None of those numbers include rental income or shareholdings, presumably because making money that way doesn’t take up an MPs valuable time or influence their policies, so it’s okay if they’re invisible. Or maybe gentlemen are expected to make their money that way, so no one keeps track.

 

But the government’s not standing idly by…

…while the country falls apart. It’s going to step forward decisively and ban the sale of nitrous oxide, better known as laughing gas and give the police extra super-powers to test for it. Experts say the ban’s disproportionate and likely to do more harm than good, but what do they know?

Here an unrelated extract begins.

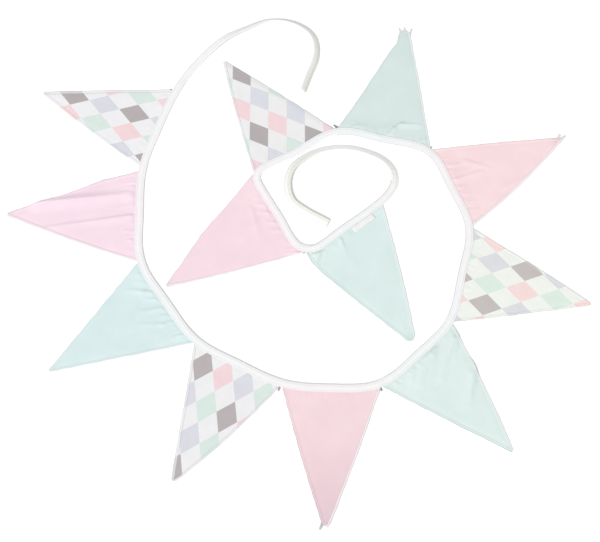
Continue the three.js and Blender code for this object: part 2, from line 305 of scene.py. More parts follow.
def cotton(name, thread, strength):
    """A matt cotton with its weave and a faint sheen, and the parts that colour it."""
    material = bpy.data.materials.new(name)
    material.use_nodes = True
    tree = material.node_tree
    cloth, bump = woven(tree, thread, strength)
    surface = tree.nodes["Principled BSDF"]
    surface.inputs["Roughness"].default_value = 0.88
    surface.inputs["Specular IOR Level"].default_value = 0.25
    surface.inputs["Sheen Weight"].default_value = 0.12
    surface.inputs["Sheen Roughness"].default_value = 0.5
    tree.links.new(bump.outputs[0], surface.inputs["Normal"])
    return material, tree, surface, cloth


def mottled(tree, cloth, light, dark, scale):
    """A colour that drifts between two close tones over the cloth."""
    drift = node(tree, "ShaderNodeTexNoise", {"Vector": cloth, "Scale": scale, "Detail": 4.0})
    spread = node(tree, "ShaderNodeMapRange", {0: drift.outputs[0], 1: 0.32, 2: 0.68})
    return node(
        tree, "ShaderNodeMix", {0: spread.outputs[0], 6: dark, 7: light}, data_type="RGBA"
    ).outputs[2]


def mixed(tree, part, first, second):
    """A colour between two others."""
    return node(tree, "ShaderNodeMix", {0: part, 6: first, 7: second}, data_type="RGBA").outputs[2]


def multiplied(tree, colour, share):
    """A colour multiplied by another, such as the white and pale grey of wear."""
    values = {0: 1.0, 6: colour, 7: share}
    return node(tree, "ShaderNodeMix", values, data_type="RGBA", blend_type="MULTIPLY").outputs[2]


def ramp(tree, place, stops, interpolation="LINEAR"):
    """A colour that follows its place from 0 to 1 through stops: rows of a place and a colour."""
    made = node(tree, "ShaderNodeValToRGB", {0: place})
    made.color_ramp.interpolation = interpolation
    elements = made.color_ramp.elements
    for number, (position, colour) in enumerate(stops):
        stop = elements[0] if number == 0 else elements.new(position)
        stop.position = position
        stop.color = colour
    elements.remove(elements[-1])
    return made.outputs[0]


def line_at(tree, place, middle, half_width, strength):
    """How strongly a soft line shows at this place, whose middle and half width are in mm."""
    away = calc(tree, "ABSOLUTE", calc(tree, "SUBTRACT", place, middle * MM))
    ends = {0: away, 1: half_width * 0.5 * MM, 2: half_width * MM, 3: strength, 4: 0.0}
    return node(tree, "ShaderNodeMapRange", ends).outputs[0]


# The thin white cotton takes on a little of the cloth inside it: diamonds, pink and aqua in turn.
# Past the pennants it is bare, and each tie is painted lighter about its middle, to make up for the shade
# where it leans away from the lamp.
TAPE_WHITE = np.array((252, 252, 253))
CLOTH_INSIDE = np.array(((236, 237, 242), (252, 226, 234), (223, 241, 240)))
SHOWING_THROUGH = 0.22  # the share of the colour inside that shows
BARE_TAPE = (248, 248, 246)
# Painted light: the middle of each tie is made lighter than the bare tape, against its shade
OUTER_TIE_PAINTED_LIGHT = (255, 255, 252)
INNER_TIE_PAINTED_LIGHT = (266, 266, 265)  # past 255, to make up for the shade that it lies in
shade_stops = [(1, BARE_TAPE), (5, OUTER_TIE_PAINTED_LIGHT), (8, BARE_TAPE)]
for index in range(LAST + 1):
    inside = CLOTH_INSIDE[index % len(CLOTH_INSIDE)]
    tinted = TAPE_WHITE + (inside - TAPE_WHITE) * SHOWING_THROUGH
    shade_stops.append((FIRST_SEAM + 1.5 + 3 * index, tinted))
shade_stops.append((LAST_SEAM + 1.5, BARE_TAPE))
shade_stops.append((LAST_SEAM + 5.5, INNER_TIE_PAINTED_LIGHT))
shade_stops.append((len(ROUTE) - 6, BARE_TAPE))
TAPE_WEAR = 0.98
tape_cotton, tree, surface, cloth = cotton("tape_cotton", 0.55, 0.55)
on_cloth = node(tree, "ShaderNodeSeparateXYZ", {0: cloth})
along_tape = calc(tree, "DIVIDE", on_cloth.outputs[1], TAPE_LENGTH * MM)
shade_stops = [
    (np.interp(station, ALL_STATIONS, RUN) / TAPE_LENGTH, tone(*shade)) for station, shade in shade_stops
]
shades = ramp(tree, along_tape, shade_stops)
tape_wear = mottled(tree, cloth, (1, 1, 1, 1), (TAPE_WEAR, TAPE_WEAR, TAPE_WEAR, 1), 60.0)
tape_shade = multiplied(tree, shades, tape_wear)
# Near the ties' ends one half of the tape is painted khaki, as painted shade where the tie leans:
# the half along the open edge of the outer tie, and the half along the fold of the inner one. Each
# row: from, to and past where on the cloth, in metres, and the two stations it fades between.
PAINTED_SHADE_SHARE = 0.9
for from_fold, fully, first_station, last_station in (
    (0.0186, 0.0206, 4.5, 2.5),
    (0.0194, 0.0172, len(ROUTE) - 7, len(ROUTE) - 5),
):
    half = {0: on_cloth.outputs[0], 1: from_fold, 2: fully, 3: 0.0, 4: PAINTED_SHADE_SHARE}
    fade_start, fade_end = np.interp((first_station, last_station), ALL_STATIONS, RUN)
    near_end = {0: on_cloth.outputs[1], 1: fade_start * MM, 2: fade_end * MM}
    halves = [node(tree, "ShaderNodeMapRange", values).outputs[0] for values in (half, near_end)]
    tape_shade = mixed(tree, calc(tree, "MULTIPLY", *halves), tape_shade, tone(234, 235, 227))
# On the right of the spiral, and from the last pennant to a little way past it, a grey line of
# painted shade follows its fold. Each row: from and to where, in pennants from the first one's
# start, and how strongly.
PAINTED_FOLD_SHADE = 13.0  # from one edge of the cloth
PAINTED_FOLD_SHADE_HALF = 1.5
for first_place, last_place, strength in ((5.1, 6.1, 0.25), (6.1, 9, 0.5), (11.05, 12.6, 0.5)):
    stations = FIRST_SEAM + 3 * np.array((first_place, last_place))
    starts, ends = np.interp(stations, ALL_STATIONS, RUN) * MM
    beyond_start = calc(tree, "GREATER_THAN", on_cloth.outputs[1], starts)
    before_end = calc(tree, "LESS_THAN", on_cloth.outputs[1], ends)
    line = line_at(tree, on_cloth.outputs[0], PAINTED_FOLD_SHADE, PAINTED_FOLD_SHADE_HALF, strength)
    line = calc(tree, "MULTIPLY", line, calc(tree, "MULTIPLY", beyond_start, before_end))
    tape_shade = mixed(tree, line, tape_shade, tone(190, 189, 192))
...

Something needs banning and by gum, this is indeed something.

 

In the meantime, elsewhere in the solar system

. . . an asteroid big enough to wipe out a city has slipped between the orbits of Earth and her moon without hitting either one. It was approached by representatives of a doomsday cult and invited–even begged–to make full physical contact, but after a brief study of Earth and its inhabitants declined to get involved. 

*

An update on Hafiza 

Afghan artist Hafiza Qasimi has arrived in Germany on a three-year visa and is preparing to take part in an exhibition of Afghan artists and spend three months living and working in an artists village. In these days when most of what we hear is the sound of relatively safe countries slamming their doors in the faces of refugees, I’m happy to celebrate the freedom and safety of one brave human being. I only wish the opportunity didn’t come to us so rarely.